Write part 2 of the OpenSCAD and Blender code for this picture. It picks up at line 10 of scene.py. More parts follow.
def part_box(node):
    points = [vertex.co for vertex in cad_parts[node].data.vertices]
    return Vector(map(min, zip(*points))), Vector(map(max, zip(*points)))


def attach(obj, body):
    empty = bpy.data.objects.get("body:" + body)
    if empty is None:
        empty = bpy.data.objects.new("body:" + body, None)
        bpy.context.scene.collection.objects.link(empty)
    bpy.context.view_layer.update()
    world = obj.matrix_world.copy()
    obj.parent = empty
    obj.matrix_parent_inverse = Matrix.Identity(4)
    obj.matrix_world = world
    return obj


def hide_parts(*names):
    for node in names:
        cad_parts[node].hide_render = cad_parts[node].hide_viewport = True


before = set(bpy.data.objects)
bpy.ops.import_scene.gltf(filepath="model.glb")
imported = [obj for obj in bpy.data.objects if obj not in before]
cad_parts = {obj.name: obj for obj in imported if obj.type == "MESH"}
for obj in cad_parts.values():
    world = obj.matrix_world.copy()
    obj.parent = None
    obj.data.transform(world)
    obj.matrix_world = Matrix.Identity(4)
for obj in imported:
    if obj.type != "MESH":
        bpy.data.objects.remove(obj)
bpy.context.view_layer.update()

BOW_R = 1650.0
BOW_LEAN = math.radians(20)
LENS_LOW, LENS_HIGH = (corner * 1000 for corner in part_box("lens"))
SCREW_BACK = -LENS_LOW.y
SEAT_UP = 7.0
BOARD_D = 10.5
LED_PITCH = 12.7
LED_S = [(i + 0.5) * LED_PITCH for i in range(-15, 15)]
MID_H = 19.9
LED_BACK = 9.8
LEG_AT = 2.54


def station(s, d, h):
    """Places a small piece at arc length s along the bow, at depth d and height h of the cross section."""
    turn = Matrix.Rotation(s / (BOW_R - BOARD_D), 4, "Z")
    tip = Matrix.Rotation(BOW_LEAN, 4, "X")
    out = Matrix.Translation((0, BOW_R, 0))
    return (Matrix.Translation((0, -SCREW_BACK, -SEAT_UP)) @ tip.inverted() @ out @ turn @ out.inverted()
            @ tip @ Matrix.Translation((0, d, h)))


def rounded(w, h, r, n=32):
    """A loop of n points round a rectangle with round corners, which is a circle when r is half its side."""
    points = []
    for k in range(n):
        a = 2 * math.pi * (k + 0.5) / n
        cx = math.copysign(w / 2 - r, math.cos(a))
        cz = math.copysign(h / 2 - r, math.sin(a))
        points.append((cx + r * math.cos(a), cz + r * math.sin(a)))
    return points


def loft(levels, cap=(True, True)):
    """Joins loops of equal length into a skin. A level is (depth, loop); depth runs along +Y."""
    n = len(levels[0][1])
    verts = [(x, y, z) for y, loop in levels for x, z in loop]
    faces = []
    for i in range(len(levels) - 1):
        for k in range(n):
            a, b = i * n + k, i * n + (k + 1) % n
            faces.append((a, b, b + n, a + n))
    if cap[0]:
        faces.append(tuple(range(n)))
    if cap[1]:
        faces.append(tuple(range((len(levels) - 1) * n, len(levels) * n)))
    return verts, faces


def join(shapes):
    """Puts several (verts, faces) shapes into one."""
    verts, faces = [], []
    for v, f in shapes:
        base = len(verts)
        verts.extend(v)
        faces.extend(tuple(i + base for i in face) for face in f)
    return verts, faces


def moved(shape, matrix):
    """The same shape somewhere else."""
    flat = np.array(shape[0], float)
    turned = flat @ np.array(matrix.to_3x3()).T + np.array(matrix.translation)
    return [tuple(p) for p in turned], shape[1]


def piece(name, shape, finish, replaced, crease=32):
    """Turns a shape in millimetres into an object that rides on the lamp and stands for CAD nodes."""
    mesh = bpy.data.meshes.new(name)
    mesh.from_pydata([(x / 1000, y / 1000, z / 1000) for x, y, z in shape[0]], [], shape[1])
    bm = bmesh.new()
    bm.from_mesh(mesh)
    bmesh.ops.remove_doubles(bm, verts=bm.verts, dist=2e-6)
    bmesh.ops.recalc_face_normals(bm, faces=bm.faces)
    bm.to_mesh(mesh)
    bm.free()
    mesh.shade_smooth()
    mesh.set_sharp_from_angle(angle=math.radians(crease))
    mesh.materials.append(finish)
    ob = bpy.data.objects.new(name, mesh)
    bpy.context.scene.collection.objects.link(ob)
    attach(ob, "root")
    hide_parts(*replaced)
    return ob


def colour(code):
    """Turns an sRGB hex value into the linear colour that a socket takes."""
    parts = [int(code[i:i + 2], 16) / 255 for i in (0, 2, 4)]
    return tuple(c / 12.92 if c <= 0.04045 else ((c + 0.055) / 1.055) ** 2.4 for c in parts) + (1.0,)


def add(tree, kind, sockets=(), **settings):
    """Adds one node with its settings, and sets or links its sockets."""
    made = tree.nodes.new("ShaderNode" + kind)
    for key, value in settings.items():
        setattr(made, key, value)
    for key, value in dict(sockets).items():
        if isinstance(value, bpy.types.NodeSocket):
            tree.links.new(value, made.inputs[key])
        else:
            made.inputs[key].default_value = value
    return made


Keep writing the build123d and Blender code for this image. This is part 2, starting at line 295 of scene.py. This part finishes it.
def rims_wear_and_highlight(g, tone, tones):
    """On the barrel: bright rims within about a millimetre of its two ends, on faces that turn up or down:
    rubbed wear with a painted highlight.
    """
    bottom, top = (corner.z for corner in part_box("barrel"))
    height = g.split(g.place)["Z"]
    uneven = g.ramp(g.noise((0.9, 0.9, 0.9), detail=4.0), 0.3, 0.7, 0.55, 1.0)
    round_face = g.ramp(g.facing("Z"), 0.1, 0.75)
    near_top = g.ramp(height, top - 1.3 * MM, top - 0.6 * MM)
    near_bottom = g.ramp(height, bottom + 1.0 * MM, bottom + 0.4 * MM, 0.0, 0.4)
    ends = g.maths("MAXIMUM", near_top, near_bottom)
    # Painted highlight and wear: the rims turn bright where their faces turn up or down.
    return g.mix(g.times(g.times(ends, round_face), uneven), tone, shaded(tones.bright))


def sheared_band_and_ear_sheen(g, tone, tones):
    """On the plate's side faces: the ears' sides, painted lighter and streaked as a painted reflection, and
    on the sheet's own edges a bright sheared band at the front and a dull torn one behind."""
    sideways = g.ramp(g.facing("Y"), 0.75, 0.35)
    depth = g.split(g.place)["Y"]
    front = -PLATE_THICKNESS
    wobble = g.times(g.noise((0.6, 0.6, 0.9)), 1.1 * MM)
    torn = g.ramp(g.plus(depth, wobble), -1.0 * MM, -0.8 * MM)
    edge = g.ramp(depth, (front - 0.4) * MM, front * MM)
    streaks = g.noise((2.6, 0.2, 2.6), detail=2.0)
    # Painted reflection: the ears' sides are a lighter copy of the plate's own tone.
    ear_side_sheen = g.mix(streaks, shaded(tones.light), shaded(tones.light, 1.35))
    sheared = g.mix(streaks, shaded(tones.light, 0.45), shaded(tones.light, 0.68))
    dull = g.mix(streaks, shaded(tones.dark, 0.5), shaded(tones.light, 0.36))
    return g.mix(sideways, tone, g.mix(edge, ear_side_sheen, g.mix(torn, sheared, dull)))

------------

> _OBJECTIVE_
Starting at the first line of the records, print each line exactly, stopping after the line that contains "obj.parent = empty".

> _TASK OUTPUT_
Write part 2 of the OpenSCAD and Blender code for this picture. It picks up at line 10 of scene.py. More parts follow.
def part_box(node):
    points = [vertex.co for vertex in cad_parts[node].data.vertices]
    return Vector(map(min, zip(*points))), Vector(map(max, zip(*points)))


def attach(obj, body):
    empty = bpy.data.objects.get("body:" + body)
    if empty is None:
        empty = bpy.data.objects.new("body:" + body, None)
        bpy.context.scene.collection.objects.link(empty)
    bpy.context.view_layer.update()
    world = obj.matrix_world.copy()
    obj.parent = empty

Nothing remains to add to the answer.